### GIVEN TASK
Gather up the lines that contain "frame".

### DATA FOR THE TASK
——————
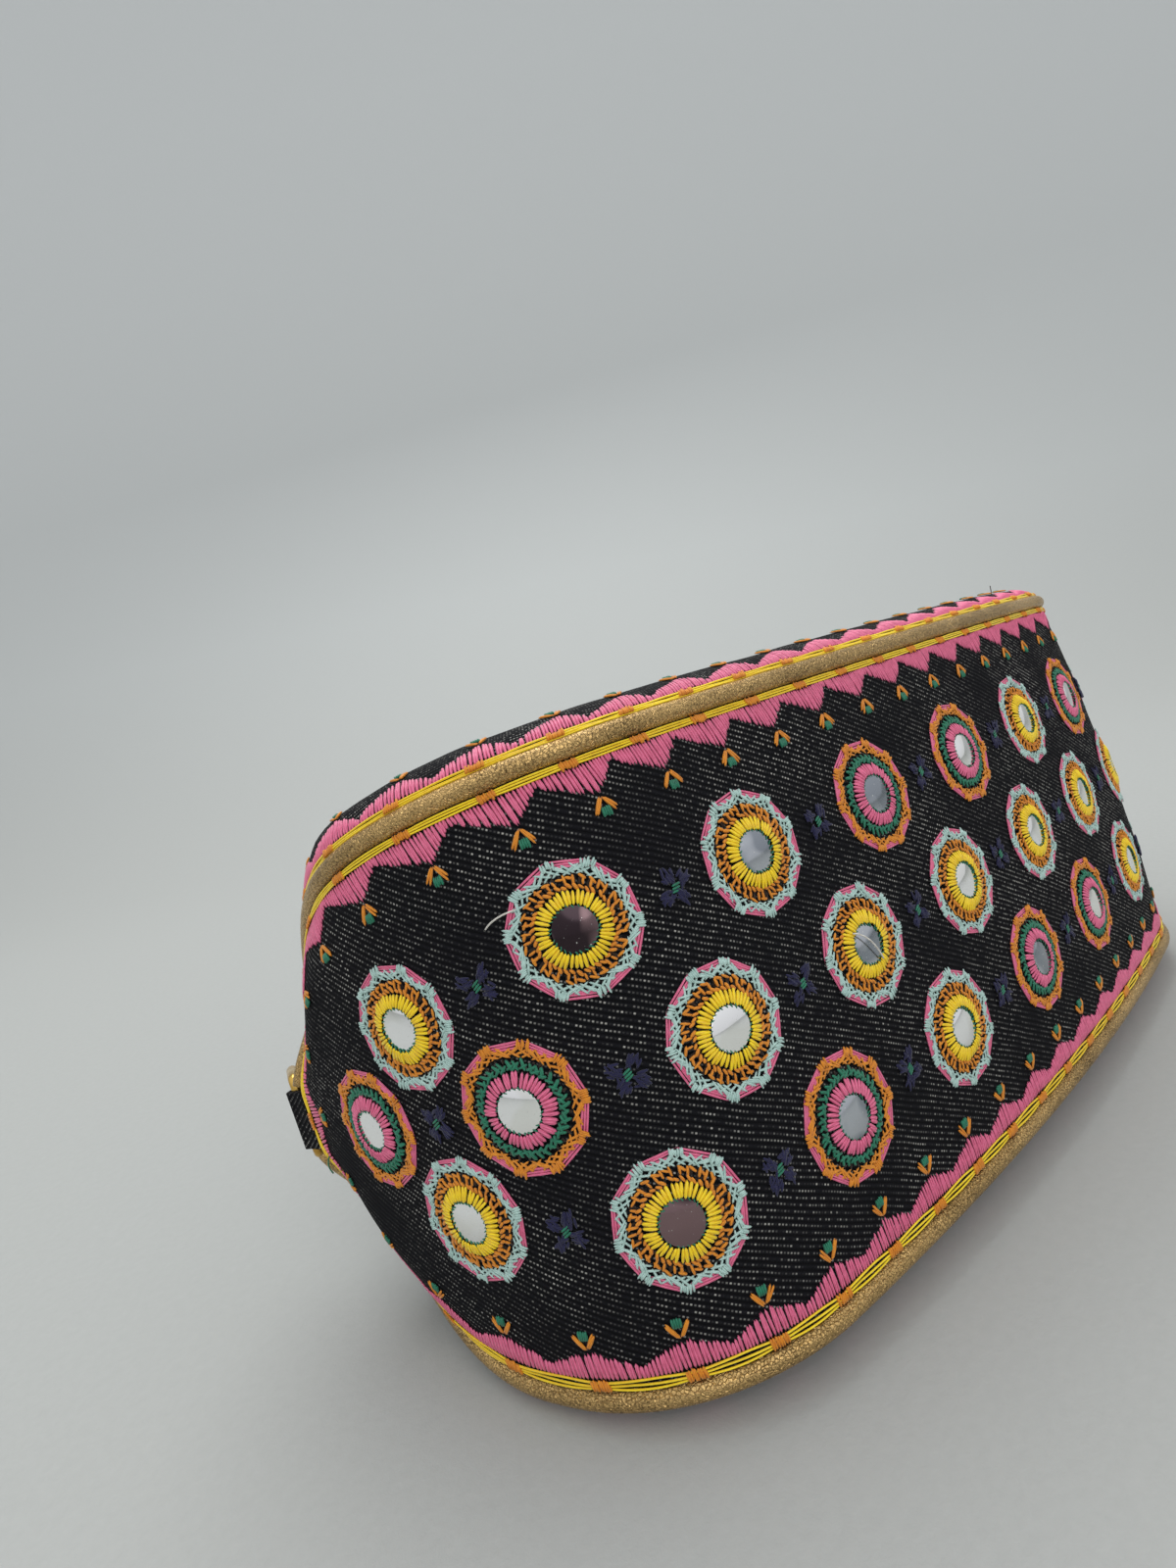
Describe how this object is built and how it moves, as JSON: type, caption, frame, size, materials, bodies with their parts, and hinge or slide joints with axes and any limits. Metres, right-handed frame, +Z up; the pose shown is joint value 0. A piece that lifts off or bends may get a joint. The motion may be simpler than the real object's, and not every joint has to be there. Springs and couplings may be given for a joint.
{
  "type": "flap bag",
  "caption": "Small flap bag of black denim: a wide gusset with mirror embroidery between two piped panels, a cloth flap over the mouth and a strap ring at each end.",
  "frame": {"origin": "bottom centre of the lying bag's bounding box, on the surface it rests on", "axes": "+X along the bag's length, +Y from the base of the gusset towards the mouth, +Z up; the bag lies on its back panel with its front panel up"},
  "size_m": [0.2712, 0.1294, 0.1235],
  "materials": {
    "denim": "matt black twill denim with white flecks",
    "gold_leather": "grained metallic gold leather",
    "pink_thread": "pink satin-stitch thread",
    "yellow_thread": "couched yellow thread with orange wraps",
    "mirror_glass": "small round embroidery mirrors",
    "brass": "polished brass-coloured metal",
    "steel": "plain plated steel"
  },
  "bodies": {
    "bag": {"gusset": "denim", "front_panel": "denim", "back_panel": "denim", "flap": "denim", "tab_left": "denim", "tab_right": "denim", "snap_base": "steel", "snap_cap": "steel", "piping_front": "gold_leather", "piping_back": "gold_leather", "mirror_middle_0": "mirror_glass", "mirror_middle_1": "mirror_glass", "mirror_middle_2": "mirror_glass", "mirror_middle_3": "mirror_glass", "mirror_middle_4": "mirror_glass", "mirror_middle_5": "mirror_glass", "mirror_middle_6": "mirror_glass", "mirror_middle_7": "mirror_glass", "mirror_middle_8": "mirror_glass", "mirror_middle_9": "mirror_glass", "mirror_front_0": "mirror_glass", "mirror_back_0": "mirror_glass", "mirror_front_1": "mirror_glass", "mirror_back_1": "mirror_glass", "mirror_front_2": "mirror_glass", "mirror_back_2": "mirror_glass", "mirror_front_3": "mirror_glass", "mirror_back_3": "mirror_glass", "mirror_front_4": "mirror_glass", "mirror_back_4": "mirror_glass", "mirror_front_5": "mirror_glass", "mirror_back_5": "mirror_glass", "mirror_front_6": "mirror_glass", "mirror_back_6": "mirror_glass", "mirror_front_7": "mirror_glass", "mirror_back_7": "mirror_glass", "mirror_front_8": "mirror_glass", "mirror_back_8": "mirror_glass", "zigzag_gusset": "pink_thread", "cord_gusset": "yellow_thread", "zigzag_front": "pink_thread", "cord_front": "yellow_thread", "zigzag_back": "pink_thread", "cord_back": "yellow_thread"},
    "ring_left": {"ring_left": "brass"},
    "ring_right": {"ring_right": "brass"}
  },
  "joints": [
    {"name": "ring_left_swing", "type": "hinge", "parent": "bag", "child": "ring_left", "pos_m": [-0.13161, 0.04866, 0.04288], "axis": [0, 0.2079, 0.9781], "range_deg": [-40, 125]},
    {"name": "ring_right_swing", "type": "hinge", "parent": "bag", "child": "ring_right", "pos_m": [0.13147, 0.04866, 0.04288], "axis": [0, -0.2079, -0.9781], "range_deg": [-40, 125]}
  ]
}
——————
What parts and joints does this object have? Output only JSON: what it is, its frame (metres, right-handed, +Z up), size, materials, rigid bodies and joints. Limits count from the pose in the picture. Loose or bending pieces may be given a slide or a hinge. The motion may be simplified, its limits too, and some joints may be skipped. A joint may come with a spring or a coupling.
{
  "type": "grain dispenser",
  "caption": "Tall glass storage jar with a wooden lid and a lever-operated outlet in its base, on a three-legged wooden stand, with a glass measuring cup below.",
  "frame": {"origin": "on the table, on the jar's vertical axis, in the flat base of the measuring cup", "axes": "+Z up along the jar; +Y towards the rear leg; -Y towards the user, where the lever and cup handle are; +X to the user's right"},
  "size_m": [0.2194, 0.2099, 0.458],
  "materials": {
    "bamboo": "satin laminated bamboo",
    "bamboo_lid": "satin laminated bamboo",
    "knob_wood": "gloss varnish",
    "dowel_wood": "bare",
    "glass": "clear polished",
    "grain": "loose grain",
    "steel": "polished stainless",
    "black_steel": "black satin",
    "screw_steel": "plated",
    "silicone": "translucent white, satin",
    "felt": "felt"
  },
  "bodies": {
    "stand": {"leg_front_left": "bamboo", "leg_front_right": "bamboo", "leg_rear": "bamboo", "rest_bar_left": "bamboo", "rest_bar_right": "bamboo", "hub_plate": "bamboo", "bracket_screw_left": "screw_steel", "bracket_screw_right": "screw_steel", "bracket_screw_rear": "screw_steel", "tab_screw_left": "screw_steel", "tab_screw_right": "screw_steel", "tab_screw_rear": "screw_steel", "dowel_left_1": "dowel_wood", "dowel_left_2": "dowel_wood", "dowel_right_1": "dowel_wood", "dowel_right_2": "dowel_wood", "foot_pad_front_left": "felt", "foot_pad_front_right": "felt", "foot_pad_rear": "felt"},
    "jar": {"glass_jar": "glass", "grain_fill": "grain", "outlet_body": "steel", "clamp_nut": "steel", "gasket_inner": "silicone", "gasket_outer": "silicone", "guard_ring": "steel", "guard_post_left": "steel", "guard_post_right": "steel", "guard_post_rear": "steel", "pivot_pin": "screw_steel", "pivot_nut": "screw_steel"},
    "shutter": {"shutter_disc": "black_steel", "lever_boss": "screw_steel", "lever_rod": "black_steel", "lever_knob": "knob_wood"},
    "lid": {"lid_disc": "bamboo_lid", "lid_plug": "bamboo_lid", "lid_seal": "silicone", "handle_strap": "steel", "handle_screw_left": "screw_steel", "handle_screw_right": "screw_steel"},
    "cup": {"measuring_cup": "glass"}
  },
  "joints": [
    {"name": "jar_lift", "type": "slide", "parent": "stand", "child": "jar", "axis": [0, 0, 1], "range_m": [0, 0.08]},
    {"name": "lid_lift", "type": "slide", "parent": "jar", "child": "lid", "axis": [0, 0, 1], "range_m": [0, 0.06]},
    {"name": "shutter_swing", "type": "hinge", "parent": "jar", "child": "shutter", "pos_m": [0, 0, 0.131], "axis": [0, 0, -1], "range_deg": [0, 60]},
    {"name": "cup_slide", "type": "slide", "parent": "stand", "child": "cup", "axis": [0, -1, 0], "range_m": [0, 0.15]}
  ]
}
——————
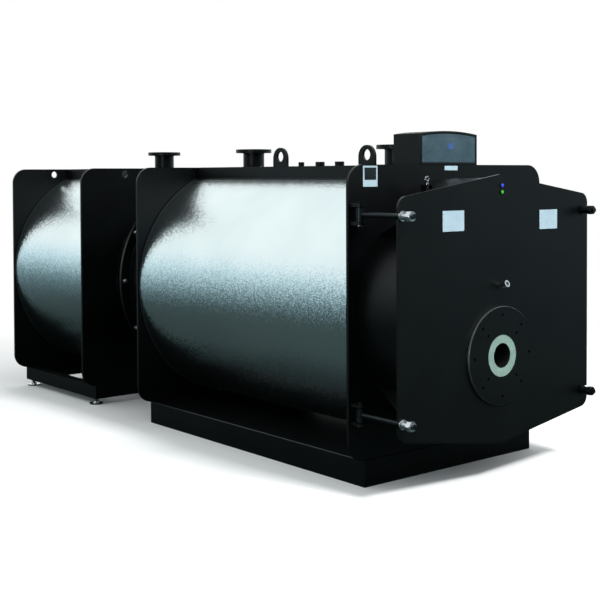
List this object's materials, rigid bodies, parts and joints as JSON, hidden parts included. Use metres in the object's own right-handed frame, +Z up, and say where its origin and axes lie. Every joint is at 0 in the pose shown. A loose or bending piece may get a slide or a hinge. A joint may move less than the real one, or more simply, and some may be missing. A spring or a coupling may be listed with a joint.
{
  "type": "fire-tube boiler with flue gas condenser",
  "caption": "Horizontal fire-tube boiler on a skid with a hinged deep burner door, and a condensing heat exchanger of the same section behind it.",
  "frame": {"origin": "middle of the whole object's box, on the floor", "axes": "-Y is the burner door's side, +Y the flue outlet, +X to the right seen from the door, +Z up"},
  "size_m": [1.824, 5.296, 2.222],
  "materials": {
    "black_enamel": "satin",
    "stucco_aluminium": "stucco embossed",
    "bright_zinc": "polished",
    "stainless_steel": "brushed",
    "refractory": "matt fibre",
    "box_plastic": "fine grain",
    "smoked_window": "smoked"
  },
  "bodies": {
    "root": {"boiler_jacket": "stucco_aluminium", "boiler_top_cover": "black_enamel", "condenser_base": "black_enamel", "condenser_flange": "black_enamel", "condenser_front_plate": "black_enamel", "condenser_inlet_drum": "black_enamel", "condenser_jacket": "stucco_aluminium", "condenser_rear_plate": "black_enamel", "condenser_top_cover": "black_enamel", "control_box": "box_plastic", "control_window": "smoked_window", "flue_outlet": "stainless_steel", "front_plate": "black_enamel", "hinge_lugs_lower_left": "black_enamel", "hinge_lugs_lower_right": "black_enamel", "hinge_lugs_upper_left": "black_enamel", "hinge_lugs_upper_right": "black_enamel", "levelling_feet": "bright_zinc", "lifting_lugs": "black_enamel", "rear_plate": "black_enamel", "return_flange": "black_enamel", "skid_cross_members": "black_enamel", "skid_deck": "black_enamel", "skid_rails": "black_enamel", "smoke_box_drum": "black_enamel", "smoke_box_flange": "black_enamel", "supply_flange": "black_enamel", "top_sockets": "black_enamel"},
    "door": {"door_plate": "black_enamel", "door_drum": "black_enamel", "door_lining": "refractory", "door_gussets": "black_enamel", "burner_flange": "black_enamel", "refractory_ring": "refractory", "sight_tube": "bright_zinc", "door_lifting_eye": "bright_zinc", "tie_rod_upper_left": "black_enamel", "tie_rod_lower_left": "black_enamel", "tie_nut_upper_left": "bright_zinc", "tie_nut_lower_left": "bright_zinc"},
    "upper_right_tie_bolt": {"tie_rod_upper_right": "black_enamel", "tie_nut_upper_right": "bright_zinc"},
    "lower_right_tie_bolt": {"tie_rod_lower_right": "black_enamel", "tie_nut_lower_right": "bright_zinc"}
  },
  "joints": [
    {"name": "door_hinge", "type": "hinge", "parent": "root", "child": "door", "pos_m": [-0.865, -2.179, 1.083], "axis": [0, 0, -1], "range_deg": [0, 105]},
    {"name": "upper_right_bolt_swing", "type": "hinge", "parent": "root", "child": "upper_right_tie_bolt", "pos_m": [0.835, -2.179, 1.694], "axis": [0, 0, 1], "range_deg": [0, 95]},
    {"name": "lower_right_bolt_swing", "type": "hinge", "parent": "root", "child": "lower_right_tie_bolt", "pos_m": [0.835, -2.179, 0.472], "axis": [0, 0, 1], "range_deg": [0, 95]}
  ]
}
——————
### EXERCISE RESULT
Describe how this object is built and how it moves, as JSON: type, caption, frame, size, materials, bodies with their parts, and hinge or slide joints with axes and any limits. Metres, right-handed frame, +Z up; the pose shown is joint value 0. A piece that lifts off or bends may get a joint. The motion may be simpler than the real object's, and not every joint has to be there. Springs and couplings may be given for a joint.
  "frame": {"origin": "bottom centre of the lying bag's bounding box, on the surface it rests on", "axes": "+X along the bag's length, +Y from the base of the gusset towards the mouth, +Z up; the bag lies on its back panel with its front panel up"},
What parts and joints does this object have? Output only JSON: what it is, its frame (metres, right-handed, +Z up), size, materials, rigid bodies and joints. Limits count from the pose in the picture. Loose or bending pieces may be given a slide or a hinge. The motion may be simplified, its limits too, and some joints may be skipped. A joint may come with a spring or a coupling.
  "frame": {"origin": "on the table, on the jar's vertical axis, in the flat base of the measuring cup", "axes": "+Z up along the jar; +Y towards the rear leg; -Y towards the user, where the lever and cup handle are; +X to the user's right"},
List this object's materials, rigid bodies, parts and joints as JSON, hidden parts included. Use metres in the object's own right-handed frame, +Z up, and say where its origin and axes lie. Every joint is at 0 in the pose shown. A loose or bending piece may get a slide or a hinge. A joint may move less than the real one, or more simply, and some may be missing. A spring or a coupling may be listed with a joint.
  "frame": {"origin": "middle of the whole object's box, on the floor", "axes": "-Y is the burner door's side, +Y the flue outlet, +X to the right seen from the door, +Z up"},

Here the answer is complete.